High-mobility group box 1 (HMGB1) impaired cardiac excitation–contraction coupling by enhancing the sarcoplasmic reticulum (SR) Ca2 + leak through TLR4–ROS signaling in cardiomyocytes

Abstract

High-mobility group box 1 (HMGB1) is a proinflammatory mediator playing an important role in the pathogenesis of cardiac dysfunction in many diseases. In this study, we explored the effects of HMGB1 on Ca2+ handling and cellular contractility in cardiomyocytes to seek for the mechanisms underlying HMGB1-induced cardiac dysfunction. Our results show that HMGB1 increased the frequency of Ca2+ sparks, reduced the sarcoplasmic reticulum (SR) Ca2+ content, and decreased the amplitude of systolic Ca2+ transient and myocyte contractility in dose-dependent manners in adult rat ventricular myocytes. Inhibiting high-frequent Ca2+ sparks with tetracaine largely inhibited the alterations of SR load and Ca2+ transient. Blocking Toll-like receptor 4 (TLR4) with TAK-242 or knockdown of TLR4 by RNA interference remarkably inhibited HMGB1 induced high-frequent Ca2+ sparks and restored the SR Ca2+ content. Concomitantly, the amplitude of systolic Ca2+ transient and myocyte contractility had significantly increased.

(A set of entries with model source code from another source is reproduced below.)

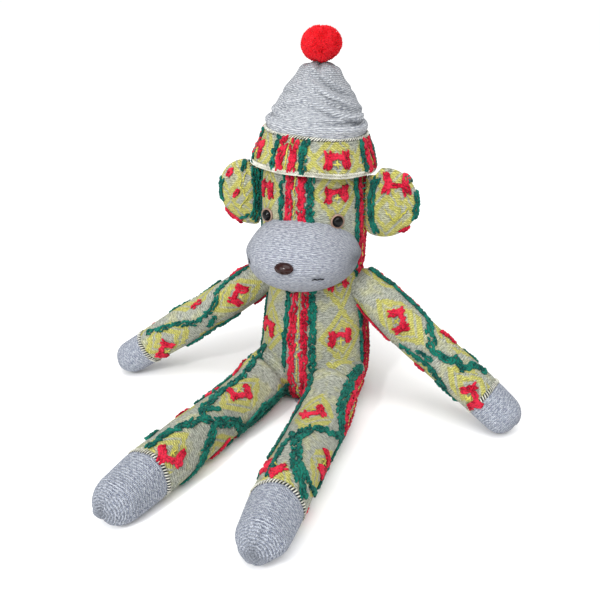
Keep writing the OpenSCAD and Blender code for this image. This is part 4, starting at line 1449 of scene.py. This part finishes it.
# %% The band: out over the top edge, down the outside, round the hem and up inside
band_profile = np.array([(39.2, 22.0), (42.0, 16), (44.4, 9), (46.8, 2.5), (48.0, 0.2), (49.6, -0.3),
                         (50.2, 1.2), (49.6, 5), (48.0, 10), (46.0, 15), (44.0, 20), (42.6, 24),
                         (41.9, 26.4), (41.0, 27.4), (39.6, 26.8), (38.8, 24.6)])
band_along = np.array([-24, -18, -11, -5, -2.5, -0.5, 1.2, 5, 10, 15, 20, 24, 26.4, 27.8, 29, 31.0])
band = Fabric([turned_ring((0, 0), r, r, z, 64) for r, z in band_profile], band_along)
a = np.arange(64) / 64 * 2 * math.pi
sway = 0.9 * np.sin(2 * a + 0.7) + 0.6 * np.sin(3 * a + 2.0) + 0.35 * np.sin(7 * a)
low = np.clip(1 - band.rings[..., 2] / 27, 0, 1)
band.rings[..., 2] += sway * low * 0.9
band.measure()
band = band.refined(2, 2)
s, a = band.along[:, None], np.arange(128)[None, :] / 128 * 2 * math.pi
band.push(0.35 * np.sin(s / 3.3) * np.cos(5 * a) * (s > 2))
band = band.refined(2, 2)
band.rings = on_hat(band.rings)
band.measure()
BAND_GIRTH = 292.0
band_knit = patterned_knit("hat band knit", BAND_GIRTH / 8, 44.0, 0.0, BAND_GIRTH * 37 / 360, 12.0)
band_piece = sew("hat_band_fabric", band, BAND_GIRTH, band_knit, caps=(False, False))
finish_soft(band_piece, "head", "patterned_knit", "hat_brim", padded=False)
band_yarns = yarn_set("hat_band", "head", 121)
for angle in (-11, 85, 181, 277):
    stripe_group(band_yarns, band, angle, 46.0, 1.5, 26.0, narrow=1.0)
for angle in (37, 133, 229, 325 - 24):
    mark_on(band_yarns["red"], band, 12.5, angle, 46.0, 0.95, 0, band_yarns["yellow"])
lay_set(band_yarns)

# %% Hem of the band: two rows of overlock loops, and a ladder where the cone joins
ladder("hat_hem_overlock", band, 0.3, pale_cotton, None, "head", 1.7, 0.8,
       nodes=("hat_hem",))
ladder("hat_hem_edge", band, 1.9, pale_cotton, None, "head", 2.0, -0.6)
ladder("hat_cone_ladder", band, 27.2, pale_cotton, dark_thread_and_gap_shade, "head", 2.2, 0.5)

# %% [markdown]
# ## Pom-pom
# A pom-pom is hundreds of cut wool ends. Geometry Nodes scatters points on a small core with a
# fixed seed, stands a tapered tuft on each and leans it a little, and realizes them.

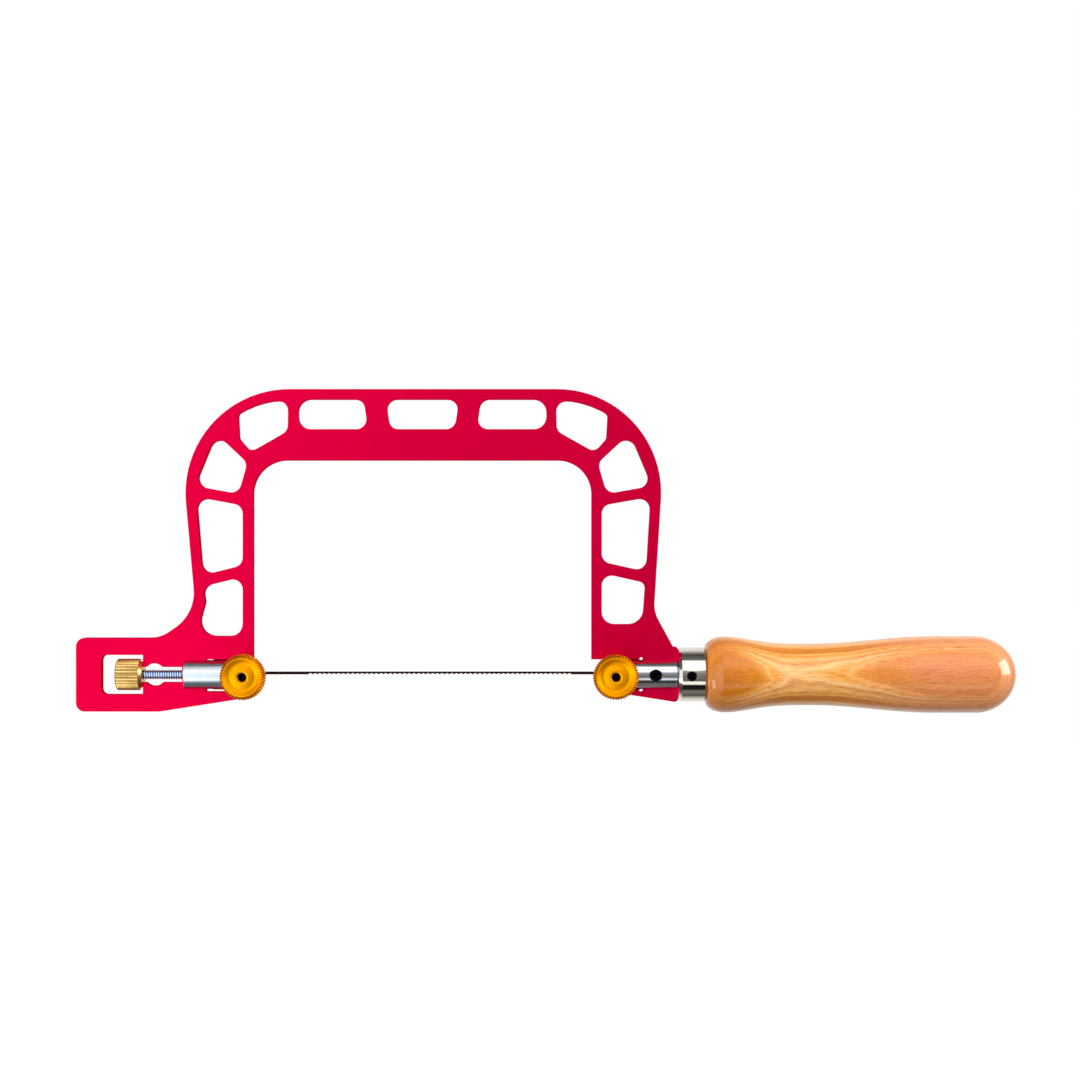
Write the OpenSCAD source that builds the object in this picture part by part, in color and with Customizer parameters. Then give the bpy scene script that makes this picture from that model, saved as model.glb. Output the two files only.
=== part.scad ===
// Fret saw with a flat plate frame, a screw-tensioned front bar and a turned handle.
// X runs along the blade towards the handle, Y from the knob side to the back and
// Z from the blade up to the spine. The origin is on the grip's axis, at its waist.

/* [Opening and arms] */
// Width of the opening between the two arms
throat_w = 114.8; // [95:0.1:150]
// Height of the opening above the blade line
throat_h = 72.7; // [60:0.1:100]
// Corner radius of the opening
throat_r = 11.4; // [8:0.1:16]
// Thickness of the frame plate
plate_t = 3.2; // [2.6:0.1:4]
// Height of the spine above the opening
spine_h = 24.2; // [20:0.1:32]
// Width of the front arm at the height of the shoulder centres
front_arm_w = 23.0; // [20:0.1:30]
// Width of the rear arm at the height of the shoulder centres
rear_arm_w = 23.7; // [20:0.1:30]
// Radius of the outer shoulders
shoulder_r = 35.3; // [28:0.1:40]
// Lean of the front arm's outer edge, in degrees
front_lean = 5.1; // [0:0.1:8]
// Lean of the rear arm's outer edge, in degrees
rear_lean = 3.6; // [0:0.1:8]

/* [Lightening windows] */
// Width of the rim between a window and the plate's outer edge
rim_w = 3.5; // [2.5:0.1:5]
// Width of the solid band between the spine's windows and the opening
spine_land = 10.6; // [7:0.1:14]
// Width of the solid band inside the shoulder windows
shoulder_land = 6.6; // [5:0.1:8]
// Corner radius of the windows
window_r = 3.4; // [1.5:0.1:4]
// Half width of the middle spine window at its top
middle_half_w = 12.5; // [8:0.1:16]
// Width of the ribs beside the middle spine window
wide_rib_w = 7.4; // [4:0.1:10]
// Width of the other ribs
rib_w = 3.9; // [3:0.1:5]
// Height of the rib between the front arm's windows, above the blade line
front_rib_z = 35.2; // [30:0.1:40]
// Height of the rib between the rear arm's windows, above the blade line
rear_rib_z = 36.4; // [30:0.1:40]
// Lower edge of the front arm's windows, above the blade line
front_window_z = 13.1; // [11:0.1:18]
// Lower edge of the rear arm's windows, above the blade line
rear_window_z = 17.1; // [14:0.1:22]

/* [Nose block] */
// Top of the nose block above the blade line
block_top = 12.5; // [10:0.1:16]
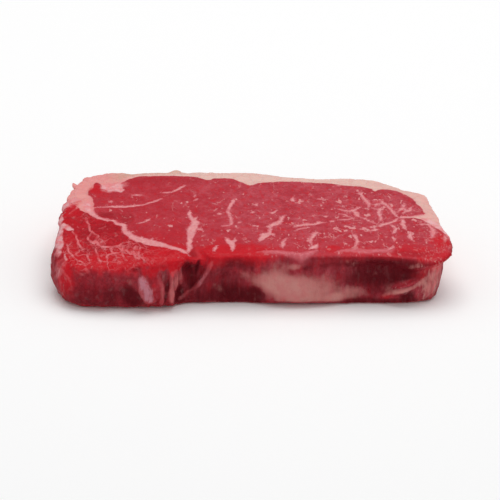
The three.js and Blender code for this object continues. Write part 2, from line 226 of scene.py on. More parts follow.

Furthermore, HMGB1 increased the level of intracellular reactive oxygen species (ROS) and consequently enhanced oxidative stress and CaMKII-activated phosphorylation (pSer2814) in ryanodine receptor 2 (RyR2). TAK-242 pretreatment significantly decreased intracellular ROS levels and oxidative stress and hyperphosphorylation in RyR2, similar to the effects of antioxidant MnTBAP. Consistently, MnTBAP normalized HMGB1-impaired Ca2+ handling and myocyte contractility. Taken together, our findings suggest that HMGB1 enhances Ca2+ spark-mediated SR Ca2+ leak through TLR4–ROS signaling pathway, which causes partial depletion of SR Ca2+ content and hence decreases systolic Ca2+ transient and myocyte contractility. Prevention of SR Ca2+ leak may be an effective therapeutic strategy for the treatment of cardiac dysfunction related to HMGB1 overproduction.